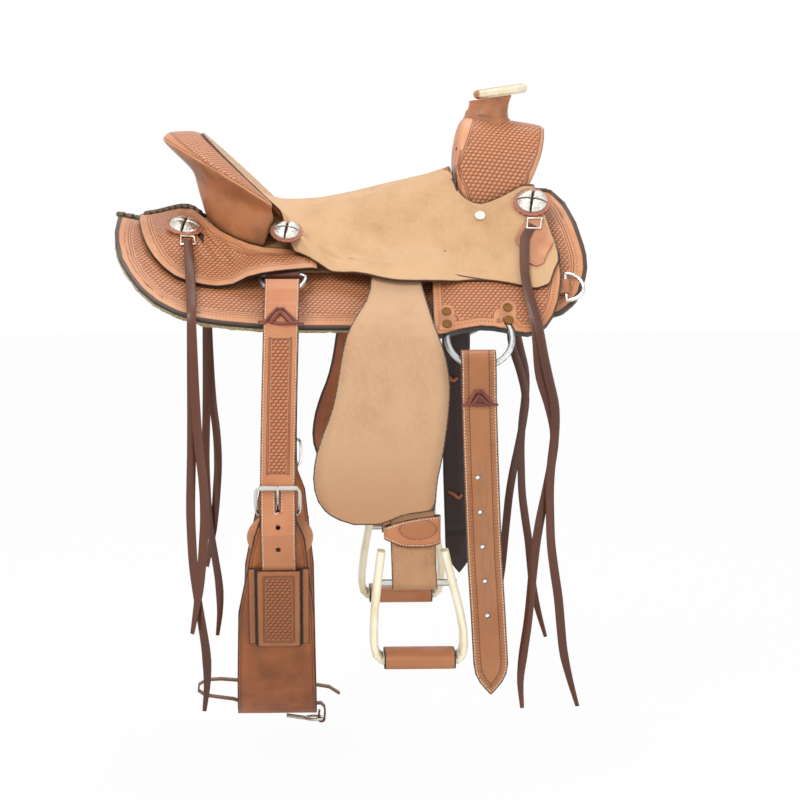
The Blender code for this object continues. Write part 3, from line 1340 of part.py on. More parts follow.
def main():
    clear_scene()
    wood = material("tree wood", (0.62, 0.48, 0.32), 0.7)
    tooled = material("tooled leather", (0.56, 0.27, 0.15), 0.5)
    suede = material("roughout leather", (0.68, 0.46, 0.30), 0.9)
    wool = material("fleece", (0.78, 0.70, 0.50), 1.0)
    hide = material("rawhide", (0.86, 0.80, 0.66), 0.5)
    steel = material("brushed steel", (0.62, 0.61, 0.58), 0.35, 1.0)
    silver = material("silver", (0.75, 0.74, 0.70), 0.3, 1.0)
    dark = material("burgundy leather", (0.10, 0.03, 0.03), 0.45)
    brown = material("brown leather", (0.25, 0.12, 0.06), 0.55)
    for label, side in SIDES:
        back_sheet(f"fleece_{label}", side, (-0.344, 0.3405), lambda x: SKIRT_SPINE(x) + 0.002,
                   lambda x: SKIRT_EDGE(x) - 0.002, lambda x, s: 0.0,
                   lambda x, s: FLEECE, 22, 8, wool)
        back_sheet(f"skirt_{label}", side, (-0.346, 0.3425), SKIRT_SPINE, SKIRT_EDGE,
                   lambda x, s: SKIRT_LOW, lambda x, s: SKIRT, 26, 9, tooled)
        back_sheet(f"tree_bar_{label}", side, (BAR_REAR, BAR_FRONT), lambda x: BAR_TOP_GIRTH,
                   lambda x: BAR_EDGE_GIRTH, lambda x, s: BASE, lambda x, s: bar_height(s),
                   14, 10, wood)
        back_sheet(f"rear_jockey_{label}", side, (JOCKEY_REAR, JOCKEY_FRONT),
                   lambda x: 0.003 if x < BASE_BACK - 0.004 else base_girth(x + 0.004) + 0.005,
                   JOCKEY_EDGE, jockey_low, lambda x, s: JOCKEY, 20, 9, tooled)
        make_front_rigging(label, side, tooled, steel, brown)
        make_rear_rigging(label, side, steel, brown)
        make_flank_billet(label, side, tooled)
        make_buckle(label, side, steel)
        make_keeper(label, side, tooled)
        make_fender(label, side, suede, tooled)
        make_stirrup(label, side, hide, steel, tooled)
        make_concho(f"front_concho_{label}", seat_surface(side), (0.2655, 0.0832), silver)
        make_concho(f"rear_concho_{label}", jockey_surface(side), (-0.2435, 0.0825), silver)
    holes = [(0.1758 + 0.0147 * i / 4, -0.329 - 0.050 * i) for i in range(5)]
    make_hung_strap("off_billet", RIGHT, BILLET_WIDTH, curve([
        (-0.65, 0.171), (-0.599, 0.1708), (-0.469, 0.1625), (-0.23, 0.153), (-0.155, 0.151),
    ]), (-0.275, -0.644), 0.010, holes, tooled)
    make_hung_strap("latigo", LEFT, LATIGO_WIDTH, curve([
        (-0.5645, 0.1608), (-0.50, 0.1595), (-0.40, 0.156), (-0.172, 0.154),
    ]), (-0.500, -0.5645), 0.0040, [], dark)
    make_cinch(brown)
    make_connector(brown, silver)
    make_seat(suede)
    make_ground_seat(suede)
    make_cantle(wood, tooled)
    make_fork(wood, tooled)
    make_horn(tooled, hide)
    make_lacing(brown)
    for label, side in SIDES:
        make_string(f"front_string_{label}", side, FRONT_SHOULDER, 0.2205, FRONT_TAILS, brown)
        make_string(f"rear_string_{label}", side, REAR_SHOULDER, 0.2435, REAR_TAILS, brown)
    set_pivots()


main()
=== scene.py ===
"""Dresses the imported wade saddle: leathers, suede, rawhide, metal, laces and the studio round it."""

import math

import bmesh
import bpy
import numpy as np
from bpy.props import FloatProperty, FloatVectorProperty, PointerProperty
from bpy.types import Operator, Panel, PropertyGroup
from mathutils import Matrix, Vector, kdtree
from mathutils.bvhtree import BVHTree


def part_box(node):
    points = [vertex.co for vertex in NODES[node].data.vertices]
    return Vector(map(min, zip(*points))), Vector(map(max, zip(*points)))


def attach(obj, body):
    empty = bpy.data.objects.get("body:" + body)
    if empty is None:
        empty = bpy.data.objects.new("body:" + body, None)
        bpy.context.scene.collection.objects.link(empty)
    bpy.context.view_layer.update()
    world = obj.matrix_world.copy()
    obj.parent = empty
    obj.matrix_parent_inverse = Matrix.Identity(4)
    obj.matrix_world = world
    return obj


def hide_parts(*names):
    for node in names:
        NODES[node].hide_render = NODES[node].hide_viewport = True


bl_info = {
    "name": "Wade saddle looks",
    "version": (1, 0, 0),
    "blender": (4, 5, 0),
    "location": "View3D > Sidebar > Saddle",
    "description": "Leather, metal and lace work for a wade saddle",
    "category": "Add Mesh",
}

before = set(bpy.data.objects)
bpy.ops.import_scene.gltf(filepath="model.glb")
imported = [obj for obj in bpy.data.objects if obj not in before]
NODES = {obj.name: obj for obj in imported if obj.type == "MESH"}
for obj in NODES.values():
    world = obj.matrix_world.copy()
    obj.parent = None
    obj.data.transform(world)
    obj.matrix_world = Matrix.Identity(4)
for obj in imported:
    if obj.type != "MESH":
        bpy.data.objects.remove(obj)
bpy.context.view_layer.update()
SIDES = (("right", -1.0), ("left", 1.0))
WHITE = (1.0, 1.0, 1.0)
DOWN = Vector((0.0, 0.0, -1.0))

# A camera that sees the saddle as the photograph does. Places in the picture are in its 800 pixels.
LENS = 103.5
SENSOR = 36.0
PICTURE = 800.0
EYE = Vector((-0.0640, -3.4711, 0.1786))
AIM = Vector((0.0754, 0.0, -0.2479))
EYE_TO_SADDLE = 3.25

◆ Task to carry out
Nothing outside the span should appear: copy exactly from the line with "(-0.2435, 0.0825), silver)" through the line with "bpy.context.scene.collection.objects.link(empty)".

◆ Written response
        make_concho(f"rear_concho_{label}", jockey_surface(side), (-0.2435, 0.0825), silver)
    holes = [(0.1758 + 0.0147 * i / 4, -0.329 - 0.050 * i) for i in range(5)]
    make_hung_strap("off_billet", RIGHT, BILLET_WIDTH, curve([
        (-0.65, 0.171), (-0.599, 0.1708), (-0.469, 0.1625), (-0.23, 0.153), (-0.155, 0.151),
    ]), (-0.275, -0.644), 0.010, holes, tooled)
    make_hung_strap("latigo", LEFT, LATIGO_WIDTH, curve([
        (-0.5645, 0.1608), (-0.50, 0.1595), (-0.40, 0.156), (-0.172, 0.154),
    ]), (-0.500, -0.5645), 0.0040, [], dark)
    make_cinch(brown)
    make_connector(brown, silver)
    make_seat(suede)
    make_ground_seat(suede)
    make_cantle(wood, tooled)
    make_fork(wood, tooled)
    make_horn(tooled, hide)
    make_lacing(brown)
    for label, side in SIDES:
        make_string(f"front_string_{label}", side, FRONT_SHOULDER, 0.2205, FRONT_TAILS, brown)
        make_string(f"rear_string_{label}", side, REAR_SHOULDER, 0.2435, REAR_TAILS, brown)
    set_pivots()


main()
=== scene.py ===
"""Dresses the imported wade saddle: leathers, suede, rawhide, metal, laces and the studio round it."""

import math

import bmesh
import bpy
import numpy as np
from bpy.props import FloatProperty, FloatVectorProperty, PointerProperty
from bpy.types import Operator, Panel, PropertyGroup
from mathutils import Matrix, Vector, kdtree
from mathutils.bvhtree import BVHTree


def part_box(node):
    points = [vertex.co for vertex in NODES[node].data.vertices]
    return Vector(map(min, zip(*points))), Vector(map(max, zip(*points)))


def attach(obj, body):
    empty = bpy.data.objects.get("body:" + body)
    if empty is None:
        empty = bpy.data.objects.new("body:" + body, None)
        bpy.context.scene.collection.objects.link(empty)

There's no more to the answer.